We don’t actually know what we’ll find. The current detector actually had its findings compared to modeled events since at least having a starting point validates the entire project. The next steps will be to start finding signals that don’t match our models and which are detected at multiple LIGO-like sites. That’s when things will get exciting.
This doesn’t immediately generate any new technology, but it does allow us to 'see" yet another part of the universe we never knew existed.
Consider that with light we can peer back to about 380,000 after the birth of the universe; neutrinos allow us to look further back to about 1 second. Gravitational waves would allow us to look even further back but for right now, finding them would really just mean we swing all of our other detectors towards the source to see what’s what.
There’s a thread in IMHO on this: [Hypothetical] Feb 11: We found gravitational waves! - In My Humble Opinion - Straight Dope Message Board
It includes a link to an article in Nature that discusses 6 different things we can gain a better understanding of because of g-wave detection.
Knarley dude, surf’s up!
It’s cool to see some payoff on this. I occasionally worked with the people on the old pre-LIGO detector at LSU; it was a Weber bar system, using a 5000-pound aluminum cylinder. Impressive, but not as sensitive as LIGO.
As to what it means…I imagine a lot of people working on the project are staring at the results and asking themselves that very question. That’s why it’s exciting.
And B.o.B. to deny it exists.
No direct impact on people who don’t study physics, likely, because we can only detect the massive gravitational waves produced when pairs of black holes spiral into each other or similarly extreme events occur; we have no way of generating gravitational waves we can actually detect, in other words, meaning this isn’t a communications technology as it stands.
The most immediate impact in the physics world is that Einstein is right yet again: His theory of General Relativity predicted the existence of gravity waves, we’ve seen them in a way consistent with his theory (so far!), so General Relativity is right once again.
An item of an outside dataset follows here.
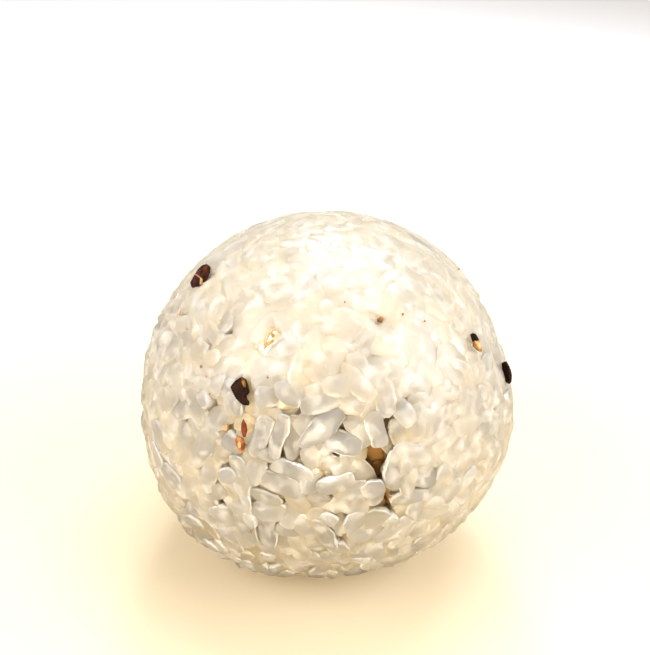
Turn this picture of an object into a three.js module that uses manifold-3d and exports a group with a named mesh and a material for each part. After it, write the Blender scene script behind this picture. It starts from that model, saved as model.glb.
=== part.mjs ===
// A round onigiri: cooked short-grain rice pressed by hand into one ball, with a few dark kernels of black
// rice in it. It is one solid, whose skin is the outside of all the grains that show, each at its true size
// and with few sides.
// Millimetres, +Z up. The origin is the middle of the flat spot that the ball rests on, and -Y is its front.
import * as THREE from "three";
import { ConvexGeometry } from "three/addons/geometries/ConvexGeometry.js";
import { mergeVertices } from "three/addons/utils/BufferGeometryUtils.js";
import Module from "manifold-3d";

// Driving sizes of the ball.
const BALL_RADIUS = 34;
const CENTRE_HEIGHT = 30.6; // the flat spot lies this far under the ball's centre

// Where the hands left the ball fuller or flatter than a sphere: the middle of each place, how far it stands
// out or lies in, and the angle over which that fades.
const SWELLS = [
  { azimuth: -43, elevation: -31, rise: 1.5, spread: 27 }, // fuller at the lower left
  { azimuth: 74, elevation: 3, rise: 0.9, spread: 17 }, // fuller at the right
  { azimuth: 84, elevation: 29, rise: -1.3, spread: 19 }, // flatter at the upper right
  { azimuth: 12, elevation: -38, rise: -1.1, spread: 24 }, // tucked in under the front
];

// A cooked grain of rice, and how such grains lie in the skin of the ball.
const GRAIN = { length: 7.4, width: 3.3, thickness: 3 };
const GRAIN_COUNT = 410; // with the kernels
const GRAIN_NEAREST = 2.55; // the lines through the middles of two grains lie this far apart or more
const SIZE_SPREAD = 0.16; // a grain is up to this share longer or shorter than the mean
const TILT_MOST = 7; // degrees that a grain's end dips into the ball or rises out of it
const SUNK_MOST = 0.55; // the deepest grains lie this far under the skin of the ball
const CORE_DEPTH = 1.6; // how deep the gaps between the grains go
const TRIES_MOST = 60000;

// The kernels of black rice and bits of husk: where each lies, its heading from the ball's east, and its
// share of the full size.
const KERNEL = { length: 5.6, width: 2.8, thickness: 2.6 };
const KERNELS = [
  { azimuth: -78, elevation: 47, heading: 60, size: 0.95 },
  { azimuth: -26, elevation: 30, heading: -62, size: 1.0 },
  { azimuth: -22, elevation: 22, heading: -78, size: 0.6 },
  { azimuth: -23, elevation: 17.5, heading: -65, size: 0.55 },
  { azimuth: 62, elevation: 38, heading: -80, size: 0.75 },
  { azimuth: 79.5, elevation: 19.5, heading: -75, size: 0.85 },
  { azimuth: 148, elevation: 12, heading: 20, size: 0.95 },
  { azimuth: -152, elevation: 34, heading: -35, size: 0.8 },
  { azimuth: -118, elevation: -12, heading: 75, size: 0.9 },
  { azimuth: 112, elevation: -22, heading: -15, size: 0.7 },
  { azimuth: 176, elevation: 61, heading: 50, size: 0.75 },
];

// The crack between the grains at the front, and how wide it gapes to each side of its line, from the upper
// end to the lower one.
const CRACK = { azimuth: 15.7, elevation: 13, heading: -73, length: 16, depth: 5.5 };
const CRACK_HALF_WIDTHS = [0.35, 0.6, 1.25, 0.9, 0.7, 0.3];

// Where the corners of a grain's facets lie: on its top, as shares of its half length and half width, and
// round its foot, where it meets its neighbours.
const TOP_CORNERS = [
  [0.72, 0],
  [0.34, 0.42],
  [-0.34, 0.42],
  [-0.72, 0],
  [-0.34, -0.42],
  [0.34, -0.42],
];
const TOP_CLEAR = 0.1; // a corner on top counts where it stands this far clear of the other grains
const FOOT_CORNERS = 12;
const FOOT_CORNERS_APART = 0.82;
const FOOT_SEARCH = { from: 0.4, to: 1.1, step: 0.06 };

const wasm = await Module();
wasm.setup();

// A number from 0 to 1, the same ones in every run.
let seed = 20260;
function random() {
  seed = (seed + 0x6d2b79f5) | 0;
  let t = Math.imul(seed ^ (seed >>> 15), 1 | seed);
  t = (t + Math.imul(t ^ (t >>> 7), 61 | t)) ^ t;
  return ((t ^ (t >>> 14)) >>> 0) / 2 ** 32;
}

const spread = (most) => most * (2 * random() - 1);
const radians = THREE.MathUtils.degToRad;

// The unit vector from the ball's centre: azimuth 0 is the front, 90 the right, and elevation counts up from
// the middle.
function towards(azimuth, elevation) {
  const a = radians(azimuth);
  const e = radians(elevation);
  return new THREE.Vector3(Math.sin(a) * Math.cos(e), -Math.cos(a) * Math.cos(e), Math.sin(e));
}

const swells = SWELLS.map((s) => ({ ...s, middle: towards(s.azimuth, s.elevation) }));

// How far the skin of the ball lies from its centre in a direction.
function reach(direction) {
  const rises = swells.map((s) => {
    const away = THREE.MathUtils.radToDeg(direction.angleTo(s.middle)) / s.spread;
    return s.rise * Math.exp(-away * away);
  });
  return rises.reduce((sum, rise) => sum + rise, BALL_RADIUS);
}

// A piece that lies in the skin, with its frame: z points out of the ball, and x along the piece. A heading
// of 0 points east, to the right of someone who faces that place, and 90 points to the top of the ball.
function lying({ direction, heading, tilt = 0, depth, length, width, thickness }) {
  const east = new THREE.Vector3(-direction.y, direction.x, 0).normalize();
  const north = direction.clone().cross(east);
  const turn = radians(heading);
  const along = east.multiplyScalar(Math.cos(turn)).addScaledVector(north, Math.sin(turn));
  const frame = new THREE.Matrix4().makeBasis(along, direction.clone().cross(along), direction);
  const distance = reach(direction) - depth;
  frame.setPosition(direction.clone().multiplyScalar(distance));
  const slope = Math.tan(radians(tilt));
  return { direction, distance, slope, length, width, thickness, frame, intoFrame: frame.clone().invert() };
}

// How far a grain's top lies from the ball's centre in a direction, and 0 beside the grain.
function topOf(grain, direction) {
  const facing = direction.dot(grain.direction);
  if (facing < 0.97) {
    return 0;
  }
  const place = direction.clone().multiplyScalar(grain.distance / facing).applyMatrix4(grain.intoFrame);
  const round = 1 - Math.abs((2 * place.x) / grain.length) ** 3 - ((2 * place.y) / grain.width) ** 2;
  if (round < 0) {
    return 0;
  }
  return (grain.distance + grain.slope * place.x + (grain.thickness / 2) * Math.sqrt(round)) / facing;
}

// The direction from the ball's centre of a place on a grain, in shares of its half length and half width.
function directionOn(grain, along, across) {
  const place = new THREE.Vector3((along * grain.length) / 2, (across * grain.width) / 2, 0);
  return place.applyMatrix4(grain.frame).normalize();
}

function randomDirection() {
  const height = 2 * random() - 1;
  const turn = 2 * Math.PI * random();
  const round = Math.sqrt(1 - height * height);
  return new THREE.Vector3(round * Math.cos(turn), round * Math.sin(turn), height);
}

// Three points along a grain, which keep other grains off it.
function spine(grain) {
  return [-0.6, 0, 0.6].map((along) => directionOn(grain, along, 0).multiplyScalar(grain.distance));
}

const clear = (points, others) => points.every((p) => others.every((q) => p.distanceTo(q) > GRAIN_NEAREST));

function darkKernels() {
  return KERNELS.map(({ azimuth, elevation, heading, size }) =>
    lying({
      direction: towards(azimuth, elevation),
      heading,
      depth: (KERNEL.thickness * size) / 2,
      length: KERNEL.length * size,
      width: KERNEL.width * size,
      thickness: KERNEL.thickness * size,
    }),
  );
}

// One grain after another, each in the first random place that is still free.
function allGrains() {
  const grains = darkKernels();
  const taken = grains.map(spine);
  for (let tries = 0; grains.length < GRAIN_COUNT && tries < TRIES_MOST; tries++) {
    const grain = lying({
      direction: randomDirection(),
      heading: 180 * random(),
      tilt: spread(TILT_MOST),
      depth: GRAIN.thickness / 2 + SUNK_MOST * random(),
      length: GRAIN.length * (1 + spread(SIZE_SPREAD)),
      width: GRAIN.width,
      thickness: GRAIN.thickness,
    });
    const points = spine(grain);
    if (taken.every((others) => clear(points, others))) {
      grains.push(grain);
      taken.push(points);
    }
  }
  return grains;
}

// How far the others of the grains reach from the ball's centre in a direction, or the gap's floor there.
function reachOfOthers(grains, one, direction) {
  const tops = grains.map((grain) => (grain === one ? 0 : topOf(grain, direction)));
  return Math.max(reach(direction) - CORE_DEPTH, ...tops);
}

const cornerAt = (direction, distance) => ({ direction, point: direction.clone().multiplyScalar(distance) });

// The corners on top of the grains that no other grain hides.
function topCorners(grains) {
  const corners = [];
  for (const grain of grains) {
    for (const [along, across] of TOP_CORNERS) {
      const direction = directionOn(grain, along, across);
      const distance = topOf(grain, direction);
      if (distance > reachOfOthers(grains, grain, direction) + TOP_CLEAR) {
        corners.push(cornerAt(direction, distance));
      }
    }
  }
  return corners;
}

// Where a grain ends at a neighbour or at the gap beside it, on the way out from its middle, or null where
// its neighbours cover its middle too.
function footOf(grains, grain, turn) {
  for (let share = FOOT_SEARCH.from; share < FOOT_SEARCH.to; share += FOOT_SEARCH.step) {
    const direction = directionOn(grain, share * Math.cos(turn), share * Math.sin(turn));
    const distance = reachOfOthers(grains, grain, direction);
    if (topOf(grain, direction) <= distance) {
      return share > FOOT_SEARCH.from ? cornerAt(direction, distance) : null;
    }
  }
  return null;
}

// The corners round the feet of the grains, with one for several that fall nearly in one place.
function footCorners(grains) {
  const corners = [];
  for (const grain of grains) {
    for (let i = 0; i < FOOT_CORNERS; i++) {
      const foot = footOf(grains, grain, (2 * Math.PI * (i + 0.5)) / FOOT_CORNERS);
      if (foot && corners.every((other) => other.point.distanceTo(foot.point) > FOOT_CORNERS_APART)) {
        corners.push(foot);
      }
    }
  }
  return corners;
}

// A closed skin over corners that each lie in their own direction from the centre: the convex hull of the
// directions says which corners make a facet.
function skinGeometry(corners) {
  const skin = new ConvexGeometry(corners.map((corner) => corner.direction));
  const keyOf = (direction) => direction.toArray().map(Math.fround).join();
  const points = new Map(corners.map(({ direction, point }) => [keyOf(direction), point]));
  const places = skin.attributes.position;
  const place = new THREE.Vector3();
  for (let i = 0; i < places.count; i++) {
    place.fromBufferAttribute(places, i);
    places.setXYZ(i, ...points.get(keyOf(place)).toArray());
  }
  return skin;
}

// A closed three.js geometry as a solid.
function solidOf(geometry) {
  const bare = geometry.clone();
  bare.deleteAttribute("normal");
  bare.deleteAttribute("uv");
  const merged = mergeVertices(bare, 1e-3);
  return new wasm.Manifold(
    new wasm.Mesh({
      numProp: 3,
      vertProperties: merged.attributes.position.array,
      triVerts: new Uint32Array(merged.index.array),
    }),
  );
}

// The crack's outline, extruded from its bottom to well outside the ball.
function crackGeometry() {
  const step = CRACK.length / (CRACK_HALF_WIDTHS.length + 1);
  const side = CRACK_HALF_WIDTHS.map((half, i) => [step * (i + 1) - CRACK.length / 2, half]);
  const outline = new THREE.Shape();
  outline.moveTo(-CRACK.length / 2, 0);
  side.forEach(([along, half]) => outline.lineTo(along, -half));
  outline.lineTo(CRACK.length / 2, 0);
  side.reverse().forEach(([along, half]) => outline.lineTo(along, half));
  outline.closePath();
  const solid = new THREE.ExtrudeGeometry(outline, { depth: 2 * CRACK.depth, bevelEnabled: false });
  const { frame } = lying({ ...CRACK, direction: towards(CRACK.azimuth, CRACK.elevation) });
  return solid.applyMatrix4(frame);
}

// Everything below the flat spot.
function belowTheTable() {
  const size = 4 * BALL_RADIUS;
  return new THREE.BoxGeometry(size, size, size).translate(0, 0, -CENTRE_HEIGHT - size / 2);
}

function geometryOf(solid) {
  const mesh = solid.getMesh();
  const geometry = new THREE.BufferGeometry();
  geometry.setAttribute("position", new THREE.BufferAttribute(mesh.vertProperties, 3));
  geometry.setIndex(new THREE.BufferAttribute(mesh.triVerts, 1));
  geometry.computeVertexNormals();
  return geometry;
}

function makeRiceBall() {
  const grains = allGrains();
  const skin = skinGeometry([...topCorners(grains), ...footCorners(grains)]);
  const ball = solidOf(skin).subtract(solidOf(crackGeometry())).subtract(solidOf(belowTheTable()));
  const cookedRice = new THREE.MeshStandardMaterial({ color: 0xefe6d3, roughness: 0.45, metalness: 0 });
  const mesh = new THREE.Mesh(geometryOf(ball), cookedRice);
  mesh.name = "rice_ball";
  mesh.position.z = CENTRE_HEIGHT;
  return mesh;
}

const onigiri = new THREE.Group();
onigiri.add(makeRiceBall());

export default onigiri;
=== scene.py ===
"""Looks of a round onigiri: cooked short-grain rice pressed by hand into a ball, with kernels of black rice.

The grains are laid out in millimetres from the ball's centre, and the meshes are metres in the part's frame.
"""
import math

import bpy
import numpy as np
from mathutils import Matrix, Vector


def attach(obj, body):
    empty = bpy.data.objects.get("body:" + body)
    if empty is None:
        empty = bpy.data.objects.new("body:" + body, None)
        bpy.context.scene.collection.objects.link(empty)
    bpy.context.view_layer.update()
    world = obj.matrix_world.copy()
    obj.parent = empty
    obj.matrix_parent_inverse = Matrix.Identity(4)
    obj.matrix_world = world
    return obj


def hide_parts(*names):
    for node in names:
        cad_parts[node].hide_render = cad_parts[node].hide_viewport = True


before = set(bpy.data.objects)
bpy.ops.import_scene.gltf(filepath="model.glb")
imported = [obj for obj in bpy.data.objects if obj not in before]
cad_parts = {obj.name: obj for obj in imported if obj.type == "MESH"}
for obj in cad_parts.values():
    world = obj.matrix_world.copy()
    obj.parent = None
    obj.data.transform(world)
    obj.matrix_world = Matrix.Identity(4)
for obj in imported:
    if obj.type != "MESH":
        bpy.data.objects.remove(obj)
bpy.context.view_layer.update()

MM = 0.001

# The ball: a sphere with a flat spot under it, fuller or flatter in a few places
BALL_RADIUS = 34.0
CENTRE_HEIGHT = 30.6  # over the table
SWELLS = [  # azimuth, elevation, rise, spread
    (-43, -31, 1.5, 27),
    (74, 3, 0.9, 17),
    (84, 29, -1.3, 19),
    (12, -38, -1.1, 24),
]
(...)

This is, in fact, the last thing we’d yet to verify; we’ve verified every other prediction, from time dilation as a result of gravity wells to light beams following curved paths in the presence of strong gravity, but this is the first time we’ve been able to actually observe changes in the gravitational field propagating at light speed as waves.
Now we will use the same technology (hopefully improved to see smaller waves generated by less extreme phenomena) to look for deviations of results from predictions, to see if we have to revise the theories to match our observations. That is the potentially interesting part, and if we do find and confirm such deviations we’ll have new physics to study, and we can barely imagine what the ultimate results of that could be.
Heh. My local paper had a shocking headline today: “Proof found for Einstein’s theory!”
Maybe I should give them a call and tell them that General Relativity was in pretty good shape already.
Keep in mind, when we discovered light outside the visible spectrum, we didn’t know what that meant either. But boy, look how it transformed our world!
What completely blows my mind is the magnitude of the event that was detected, from the Wikipedia entry:
Bolding mine, and holy crap. :eek:
Must had been a pretty awful day in the neighbourhood.
Also this:
“Across the 0.2-second duration of the detectable signal, the relative tangential (orbiting) velocity of the black holes increased from 30% to 60% of the speed of light.”
From 30% of the Speed of Light to 60% in 0.2 seconds, mind boggling; I don’t know if there’s any tentative explanation of how things unfolded before that, but it would be interesting to know.